Frequently Asked Questions (FAQ)
1. Which is usually better: cash back or low interest? There is no universal answer. Generally, if you have a large down payment or are financing the car for a short term (36 months or less), taking the cash back rebate and using standard financing is mathematically cheaper. If you are financing a large amount over a long term (60-72 months), the 0% or low-interest financing usually saves you more money over the life of the loan.
2. Can I combine a manufacturer rebate with a promotional low-interest rate? In most cases, no. Automakers offer these incentives through their captive finance companies (like Ford Motor Credit or Toyota Financial Services) as an "either/or" proposition to move inventory. You must choose between the upfront cash rebate (which lowers the purchase price) or the subsidized interest rate (which lowers the cost of borrowing).
3. Does taking the cash back reduce my sales tax? This depends entirely on your state's tax laws. In many states (like California), sales tax is calculated on the full negotiated price of the car BEFORE the rebate is applied. In other states (like Texas), the rebate reduces the taxable amount of the vehicle, saving you even more money upfront.
4. What happens if I pay the loan off early? If you plan to pay the loan off early, taking the cash back rebate is almost always the better choice. Low-interest promotions spread their savings out over the entire 5 or 6-year term. If you pay the loan off in 2 years, you forfeit the majority of those interest savings. Conversely, the cash back rebate lowers your principal balance on day one.

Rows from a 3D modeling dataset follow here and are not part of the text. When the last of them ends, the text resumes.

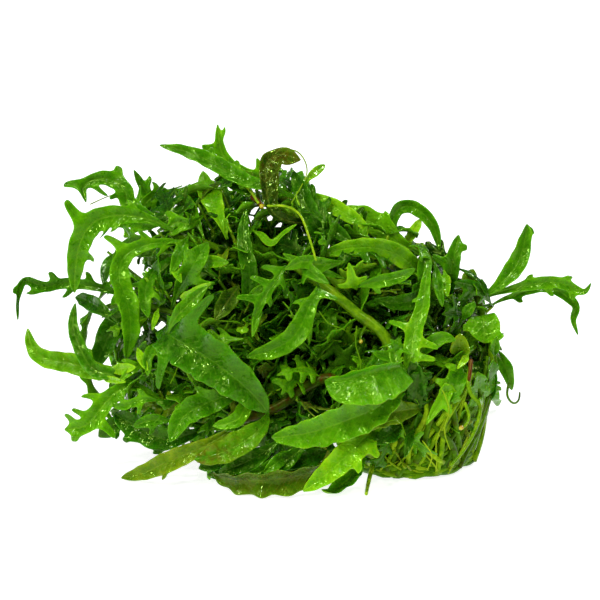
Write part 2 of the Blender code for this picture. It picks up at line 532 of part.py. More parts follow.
def main():
    for old in list(bpy.data.objects):
        bpy.data.objects.remove(old)
    clump = bpy.data.objects.new("clump", None)
    bpy.context.scene.collection.objects.link(clump)
    pieces = {"root_puck": (*puck_solid(), ROOT_COLOUR)}
    for name, (foot_radius, tip_radius, points) in STEMS.items():
        verts, faces = stem_solid([place(*p) for p in points], foot_radius, tip_radius)
        pieces[name] = (verts, faces, STEM_COLOUR)
    for leaf in all_leaves():
        pieces[leaf.name] = (*leaf.solid(), leaf_colour(leaf.name))
    corners = [v for verts, _, _ in pieces.values() for v in verts]
    low = Vector([min(v[k] for v in corners) for k in range(3)])
    high = Vector([max(v[k] for v in corners) for k in range(3)])
    stand = Vector(((low.x + high.x) / 2, (low.y + high.y) / 2, 0))
    for name, (verts, faces, colour) in pieces.items():
        roughness = ROOT_ROUGHNESS if name == "root_puck" else WET_ROUGHNESS
        add_object(name, [v - stand for v in verts], faces, finish_of(name, colour, roughness), clump)


main()
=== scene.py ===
"""The looks of a wet clump of cut-leaved hygrophila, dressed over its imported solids.

Places are in millimetres, as (across, up, out) for someone who looks at the front from a little above, or as
(x, distance to the front, height). They become metres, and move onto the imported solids, when a mesh is made.
"""

import json
import math
import random

import bpy
from mathutils import Matrix, Vector, noise

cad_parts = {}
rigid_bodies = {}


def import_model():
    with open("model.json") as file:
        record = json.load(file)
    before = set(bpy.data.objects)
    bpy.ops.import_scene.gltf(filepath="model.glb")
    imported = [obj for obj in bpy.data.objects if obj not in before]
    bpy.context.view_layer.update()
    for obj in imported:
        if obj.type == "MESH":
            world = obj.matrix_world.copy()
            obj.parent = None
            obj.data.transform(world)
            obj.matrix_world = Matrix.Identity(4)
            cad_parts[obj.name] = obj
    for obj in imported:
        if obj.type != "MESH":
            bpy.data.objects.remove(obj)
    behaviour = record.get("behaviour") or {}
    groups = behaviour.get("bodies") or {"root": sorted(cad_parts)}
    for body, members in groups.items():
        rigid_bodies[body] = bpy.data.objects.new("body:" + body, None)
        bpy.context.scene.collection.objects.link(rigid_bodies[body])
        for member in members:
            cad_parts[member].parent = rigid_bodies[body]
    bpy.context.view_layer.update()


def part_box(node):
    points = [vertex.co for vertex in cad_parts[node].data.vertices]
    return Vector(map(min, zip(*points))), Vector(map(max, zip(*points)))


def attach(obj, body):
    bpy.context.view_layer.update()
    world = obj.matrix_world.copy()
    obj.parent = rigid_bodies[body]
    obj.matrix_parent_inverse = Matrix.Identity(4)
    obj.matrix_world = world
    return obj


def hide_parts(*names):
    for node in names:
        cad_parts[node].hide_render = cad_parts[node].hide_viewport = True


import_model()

# The growing cup.
# The clump was grown in a round cup, whose wall and flat bottom moulded the root puck. Its outline is the one
# thing that both the solids and this script know, so it also says how far the clump was moved to stand.
METRES_PER_MM = 0.001
SIGHT_ABOVE_HORIZON = math.radians(15)
ACROSS = Vector((1, 0, 0))
UP = Vector((0, math.sin(SIGHT_ABOVE_HORIZON), math.cos(SIGHT_ABOVE_HORIZON)))
OUT = Vector((0, -math.cos(SIGHT_ABOVE_HORIZON), math.sin(SIGHT_ABOVE_HORIZON)))
PUCK_MIDDLE = (22.0, 6.0)
PUCK_HALF_WIDTH = 13.0
PUCK_HALF_DEPTH = 19.0
PUCK_HEIGHT = 7.0
PUCK_WAVES = ((3, 0.025, 1.0), (7, 0.02, 0.0))


def seen(across, up, out):
    """A point of the front, in the axes of someone who looks at it from a little above."""
    return across * ACROSS + up * UP + out * OUT


def place(x, front, height):
    """A point by its distance to the front of the middle and its height."""
    return Vector((x, -front, height))


def on_puck(angle, height, share=1.0):
    """A point of the puck's wall, or nearer its middle when the share is less than one."""
    waves = sum(depth * math.sin(times * angle + start) for times, depth, start in PUCK_WAVES)
    reach = share * (1 + waves)
    x = PUCK_MIDDLE[0] + PUCK_HALF_WIDTH * reach * math.cos(angle)
    return place(x, PUCK_MIDDLE[1] + PUCK_HALF_DEPTH * reach * math.sin(angle), height)


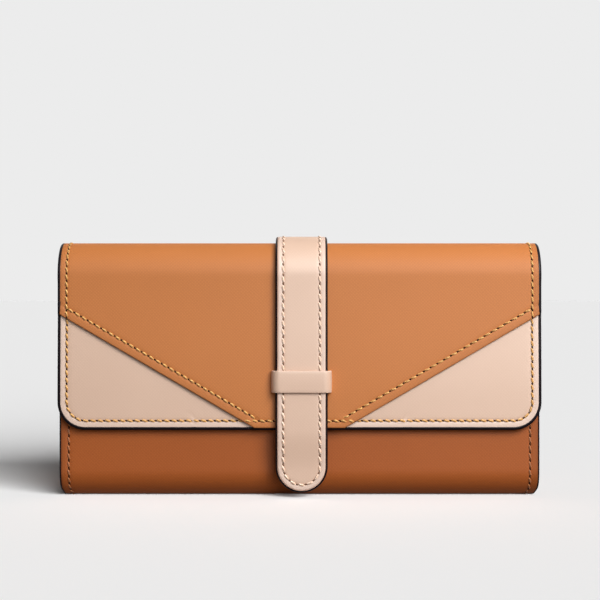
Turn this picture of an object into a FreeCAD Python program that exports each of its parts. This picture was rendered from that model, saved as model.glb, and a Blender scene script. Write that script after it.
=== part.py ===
import FreeCAD, Part
import Sketcher
import math
import os

Vector = FreeCAD.Vector

# Long flap wallet, closed and standing on its bottom fold.
# The front faces -Y, +X runs along the width and +Z is up.
# The origin is the centre of the flat under the bottom fold.

DRIVING_SIZES = {
    # shell
    "width": 190.0,
    "height": 100.2,
    "body_depth": 24.0,
    "leather": 1.2,
    "lining": 0.8,
    "bottom_radius": 8.0,
    "fold_leg": 2.0,
    "front_height": 84.0,
    # flap
    "flap_gap": 0.4,
    "flap_lining": 0.6,
    "flap_backing": 0.8,
    "fold_crown": 1.0,
    "flap_bottom": 27.4,
    "flap_corner_radius": 11.0,
    "corner_side": 72.3,
    "corner_inset": 16.2,
    "corner_side_tuck": 8.6,
    "corner_foot_tuck": 15.1,
    # strap, keeper and snap
    "strap_width": 20.5,
    "strap_end_flat": 0.1,
    "strap_thickness": 2.6,
    "strap_tip_bottom": 2.2,
    "strap_back_bottom": 46.0,
    "keeper_bottom": 41.3,
    "keeper_height": 8.6,
    "keeper_thickness": 1.0,
    "keeper_side_clearance": 0.6,
    "keeper_front_clearance": 0.3,
    "keeper_bend": 1.6,
    "snap_level": 15.0,
    "snap_radius": 6.0,
    "snap_plate": 1.2,
    "snap_boss_radius": 2.5,
    "snap_boss_length": 0.9,
    "snap_play": 0.5,
    # card slots
    "card_leather": 0.6,
    "card_top": 78.0,
    "card_step": 11.0,
    "card_bottom": 12.0,
    "card_margin": 5.5,
    "card_seam": 1.0,
    "card_strip": 14.0,
    "card_tongue_inset": 6.0,
    # compartments and middle pocket
    "rear_room": 4.6,
    "pocket_room": 6.4,
    "pocket_wall": 0.8,
    "pocket_height": 80.0,
    "pocket_lift": 0.8,
    "pocket_bend": 1.5,
    "pocket_margin": 3.0,
    "gusset_thickness": 0.6,
    "gusset_depth": 10.0,
    "gusset_flange": 2.5,
    "gusset_reach": 1.0,
    "gusset_bend": 0.9,
    "gusset_height": 78.0,
    # zip
    "tape_thickness": 0.5,
    "tape_depth": 10.0,
    "tape_rise": 0.6,
    "tape_bend": 0.8,
    "tape_end": 2.0,
    "chain_half": 2.0,
    "chain_thickness": 2.0,
    "chain_margin": 8.0,
    "tooth_pitch": 2.4,
    "tooth_width": 1.1,
    "tooth_neck": 0.8,
    "tooth_waist": 0.2,
    "tooth_tip": 0.7,
    "tooth_reach": 0.7,
    "cord_width": 0.8,
    "cord_height": 1.0,
    "slider_length": 9.0,
    "slider_width": 5.8,
    "slider_nose": 4.2,
    "slider_plate": 0.8,
    "slider_clearance": 0.15,
    "slider_flange": 0.6,
    "slider_corner": 0.6,
    "flange_overlap": 0.01,
    "post_width": 1.2,
    "post_length": 1.6,
    "bail_width": 1.6,
    "bail_thickness": 0.7,
    "bail_room": 1.2,
    "bail_bend": 0.8,
    "bail_headroom": 0.9,
    "pull_length": 12.0,
    "pull_width": 4.6,
    "pull_thickness": 0.8,
    "pull_bar": 1.0,
    "pull_window": 3.5,
    "pull_rail": 1.0,
    "pull_lift": 0.75,
    "pull_round": 1.6,
    "stop_length": 1.4,
    "stop_height": 1.5,
    "top_stop_gap": 0.5,
    "bottom_stop_gap": 1.0,
}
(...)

5. Do I have to use the dealer's financing to get the cash back? Often, yes. Many manufacturers offer "bonus cash" or "retail customer cash" that requires you to finance through their specific lending arm at their standard (often higher) interest rates. However, there are also "standard rebates" that you can claim even if you bring your own financing from a local credit union. Always read the fine print of the incentive.